Friday, July 08, 2005

Homer/Heyer

Horrible news from London. All my friends and family are safe, thank goodness, but it's awful to think of the ones who aren't and the ones who care about them, let alone everybody else who now has to face a morning commute full of dread. Of course I've been thinking today of September 2001. I taught my classes as usual on 9/12/2001, it seemed too defeatist not to, and the strangest and saddest thing was going in to teach my first-year students who had JUST arrived at Columbia (it was literally the second meeting of the course) & were completely bewildered and upset and scared and also particularly incomprehending at the photographs of children celebrating in the streets in the Middle East. And what we were reading in those weeks was The Iliad. Which is one thing I'll never get tired of teaching, and particularly moving and apposite in times of war. The passage I couldn't get out of my head afterwards was the one where Priam in Book 24 goes to plead with Achilles to return the body of Hector:

As when some cruel spite has befallen a man that he should have killed some one in his own country, and must fly to a great man's protection in a land of strangers, and all marvel who see him, even so did Achilles marvel as he beheld Priam. The others looked one to another and marvelled also, but Priam besought Achilles saying, 'Think of your father, O Achilles like unto the gods, who is such even as I am, on the sad threshold of old age. It may be that those who dwell near him harass him, and there is none to keep war and ruin from him. Yet when he hears of you being still alive, he is glad, and his days are full of hope that he shall see his dear son come home to him from Troy; but I, wretched man that I am, had the bravest in all Troy for my sons, and there is not one of them left. I had fifty sons when the Achaeans came here; nineteen of them were from a single womb, and the others were borne to me by the women of my household. The greater part of them has fierce Mars laid low, and Hector, him who was alone left, him who was the guardian of the city and ourselves, him have you lately slain; therefore I am now come to the ships of the Achaeans to ransom his body from you with a great ransom. Fear, O Achilles, the wrath of heaven; think on your own father and have compassion upon me, who am the more pitiable, for I have steeled myself as no man yet has ever steeled himself before me, and have raised to my lips the hand of him who slew my son.'

Thus spoke Priam, and the heart of Achilles yearned as he bethought him of his father. He took the old man's hand and moved him gently away. The two wept bitterly--Priam, as he lay at Achilles' feet, weeping for Hector, and Achilles now for his father and now for Patroclous, till the house was filled with their lamentation.


And the other thing that stays with me from that month is a smell, not that heartbreaking and disgusting smell way downtown of burning plastic and flesh, but the smell of Chanel Aquamousse Foaming Face Wash. Yes, it's bathetic (and the one I've linked to is the new version, peach-colored; the one I had then was a sort of pale robin's-egg blue), but smells are evocative that way. If you've ever been very depressed and used a particular shampoo during that time, you are likely to find yourself unable to smell it again afterwards without olfactory flashbacks to your mental state before.
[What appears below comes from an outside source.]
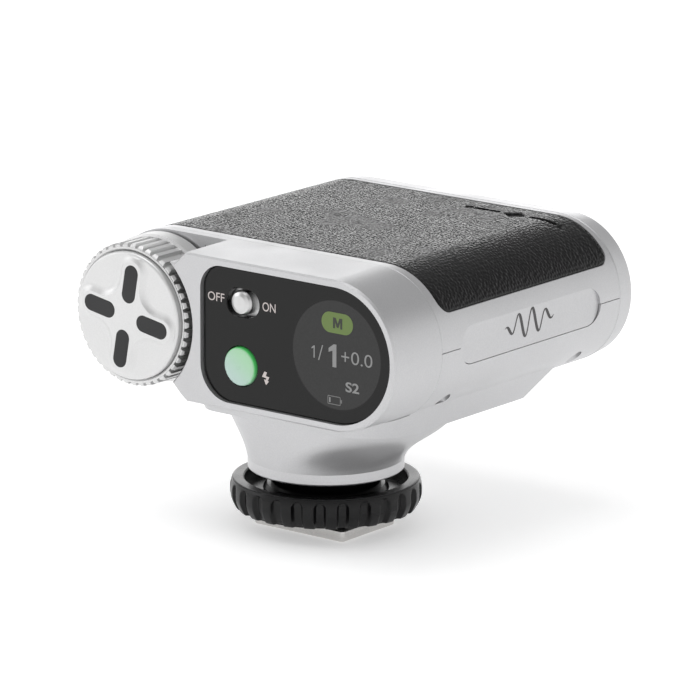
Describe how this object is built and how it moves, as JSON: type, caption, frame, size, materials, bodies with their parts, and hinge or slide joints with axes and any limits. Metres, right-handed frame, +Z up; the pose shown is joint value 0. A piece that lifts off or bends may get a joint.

And the thing with this very expensive Chanel facewash--which is not at all the kind of thing I'd usually have--was that it was especially associated for me with Ground Zero. When I left my job as managing editor at The Yale Journal of Criticism, the members of the editorial collective--spearheaded, no doubt, by a number of very fashionable women in the group--gave me a ridiculously generous going-away present, a $200 gift certificate to Century 21. I think they thought I would get a nice new suit for my professional life to come. Unfortunately I loathe and despise shopping and it was a year later and the certificate was about to expire and I bit the bullet and asked my mom to sort of ritually escort me (like the way federal marshals escort prisoners on flights) and MAKE me spend the money before it was all wasted. Under her cheerful but determined guidance I found a few items of clothing--it was mid-August 2001, and ridiculously hot--that I have since worn a million times but I gave up around $170 or so and trailed downtairs halfheartedly to the makeup area where I resisted the urge to PUNCH the evil perfume-spritzing saleswomen and desperately fell on the Chanel counter and begged them to sell me something that would use up the rest of this wretched certificate. A few weeks later the store was buried in rubble and I was using this facewash (and it was very nice, by the way, and I not too long ago bought a new tube of it, also off an otherwise unwanted department-store certificate) and its smell just got inextricably linked for me with the other stuff. So that's my story.

And the title of this post? I can't justify it as terrorism-induced escapist reading, since I started reading the first one late last night, but Georgette Heyer is the remedy for many things. The one I had around the house was Bath Tangle, a very battered paperback edition borrowed from my grandmother's hoard for some plane flight home years ago--the giveaway is that shiny brown-yellow altogether non-sticky English Sellotape that is wholly failing to stick together pages falling out because the book's been read so many times. And mid-evening today I hit the library and got a whole stack more (not all of them, just some of the ones I especially like) and have just finished The Grand Sophy, my particular favorite Heyer novel. Aside from everything else, it has a monkey in it. And now I will read some more Heyer and go to bed.